The reason for doing this, IIRC, is that when you have variables with values you sometimes have to readback a value but without binding that variable. It's something that'd be perfectly fine without gluing locals, but if you allow locals in your glued values they might end up escaping if you don't unfold them during readback as you do here.

[brendanzab]

Yeah, I remember reading that in the sixty source when trying to understand your flavour of gluing, not understanding it, and just going without!

[AndrasKovacs]

This does not look like a problem with local gluing, rather it's about record expression scoping. My solution would be the following. In record {Elem = String, elem = record {}}, I'd allow record {} to refer to Elem as a definition (in general). So checking the expression goes like:

t1 <- check cxt String Type 
t2 <- check (cxt, Elem := t1) (record {}) Elem

So t2 is checked in the context which defines Elem, and the error is also thrown there, where the glued value is clearly valid.

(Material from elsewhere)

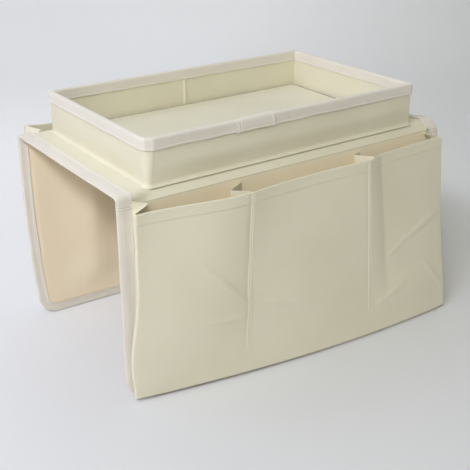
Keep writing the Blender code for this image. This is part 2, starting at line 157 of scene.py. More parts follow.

I generally dislike escape checks and fresh name generation. Every term and and value is valid in a specific scope and moving them to larger (weakening) or smaller scopes (strengthening) are specific operations which may or may not be total or happen in constant time. It is essential to be clear about the cost and semantics of weakening and strengthening. Introducing ambiguity or hacks to scoping makes something which is already extremely complex even harder to handle, and certainly less efficient as well.

[ollef]

In my case the escaping definitions came from pattern matching elaboration, because the algorithm I use (https://jesper.sikanda.be/posts/elaborating-dependent-copattern-matching.html) introduces variables that are sometimes neither in the surface term or the core term.

[brendanzab]

Thanks for commenting!

In record {Elem = String, elem = record {}}, I'd allow record {} to refer to Elem as a definition (in general). So checking the expression goes like:

To be honest I'm planning to move to this approach anyway! So this is good news! Like gluing itself, this seems to be useful for users as well as the computer! It also has the appeal of making record terms look more like lambdas, which aids my future goals in other ways. 😉

Just wondering if this would show up for sigma types too - like, often the rules for pairs don't allow the second element to refer to the first element.

[brendanzab]

@ollef Would be possible to let bind the introduced variables in the elaborated core language? Might that help avoid the issue? I'd like to implement that paper too so I'm also interested in any solutions you come up with!

[ollef]

That doesn't sound implausible!

[brendanzab]

Closed by #230, which implements @AndrasKovacs' suggestion. 😃

[brendanzab]

Hmm, I'm actually running into escaping locals in the types of function eliminations as well! This seems to be the source of the bug found in https://github.com/pikelet-lang/pikelet/pull/230#discussion_r502153985. For example, given the following function elimination:

(fun A a => a : Fun (A : Type) -> A -> A) S32

I'd expect to synthesize S32 -> S32. But instead I synthesize the following type:

FunctionType(
    Unstuck(
        Local(LocalLevel(0)),
        [],
        LazyValue(OnceCell(
            Stuck(Global("S32", UniverseOffset(0)), []),
        )),
    ),
    Closure {
        universe_offset: UniverseOffset(0),
        values: Locals[
            Stuck(Global("S32", UniverseOffset(0)), []),
        ],
        term: Local(LocalIndex(1)),
    },
)

Note the escaping level, Local(LocalLevel(0)), in the annotation of the function type. This was bound when I applied the S32 to the ⟨[], A -> A⟩ closure, but is now no longer present!

[brendanzab]

Note that the naive patch-job of an escape check in this PR doesn't actually solve the issue when other bindings are in scope, echoing what Andras was talking about before. For example in the prelude.pi example I get:

error: mismatched types
  ┌─ examples/prelude.pi:7:42
  │
7 │     compose = fun A B C => dep-compose A (always B) (always (always C)),
  │                                          ^^^^^^^^^^ expected `Fun (t : dep-compose) -> Type`, found `Fun (B-1 : Type) -> Fun (t : always) -> Fun (t-1 : dep-compose) -> always`

Here the type of always B is misbound due to local bindings being present in the record term. Ie. the input type points to dep-compose, rather than B.